If a strong orientation has the property that all directed cycles pass through a single edge st (equivalently, if flipping the orientation of an edge produces an acyclic orientation) then the acyclic orientation formed by reversing st is a bipolar orientation. Every bipolar orientation is related to a strong orientation in this way.

==Flip graphs==
If G is a 3-edge-connected graph, and X and Y are any two different strong orientations of G, then it is possible to transform X into Y by changing the orientation of a single edge at a time, at each step preserving the property that the orientation is strong. Therefore, the flip graph whose vertices correspond to the strong orientations of G, and whose edges correspond to pairs of strong orientations that differ in the direction of a single edge, forms a partial cube.

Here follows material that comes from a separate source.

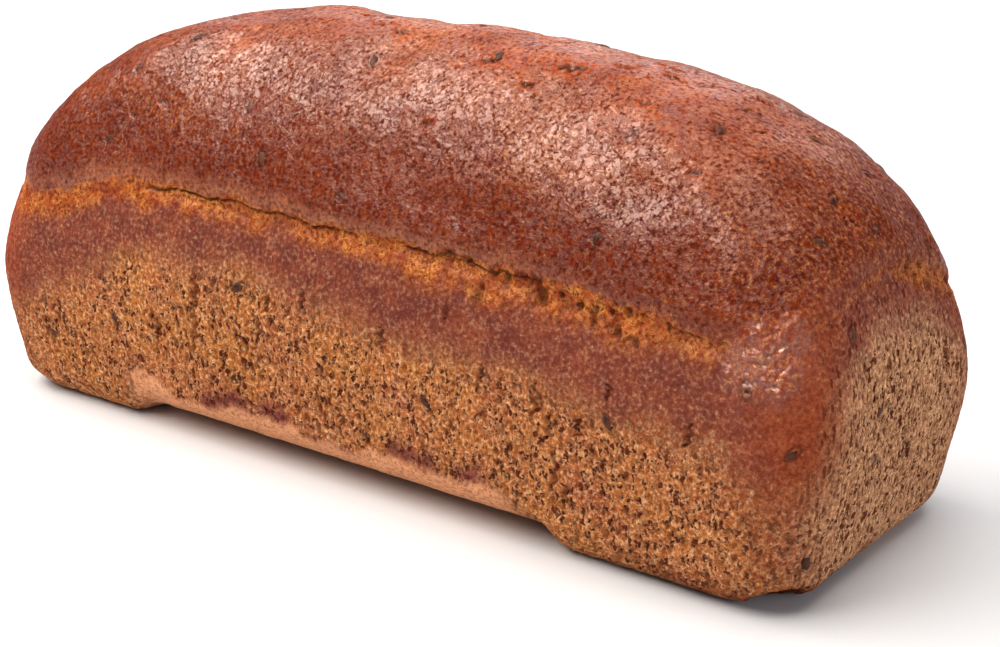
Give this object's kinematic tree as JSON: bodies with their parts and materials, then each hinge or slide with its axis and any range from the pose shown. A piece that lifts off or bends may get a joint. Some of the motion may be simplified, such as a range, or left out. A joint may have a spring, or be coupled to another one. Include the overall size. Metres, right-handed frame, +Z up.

==Algorithms and complexity==
A strong orientation of a given bridgeless undirected graph may be found in linear time by performing a depth-first search of the graph, orienting all edges in the depth-first search tree away from the tree root, and orienting all the remaining edges (which must necessarily connect an ancestor and a descendant in the depth-first search tree) from the descendant to the ancestor. If an undirected graph G with bridges is given, together with a list of ordered pairs of vertices that must be connected by directed paths, it is possible in polynomial time to find an orientation of G that connects all the given pairs, if such an orientation exists. However, the same problem is NP-complete when the input may be a mixed graph.

It is #P-complete to count the number of strong orientations of a given graph G, even when G is planar and bipartite. However, for dense graphs (more specifically, graphs in which each vertex has a linear number of neighbors), the number of strong orientations may be estimated by a fully polynomial-time randomized approximation scheme. The problem of counting strong orientations may also be solved exactly, in polynomial time, for graphs of bounded treewidth.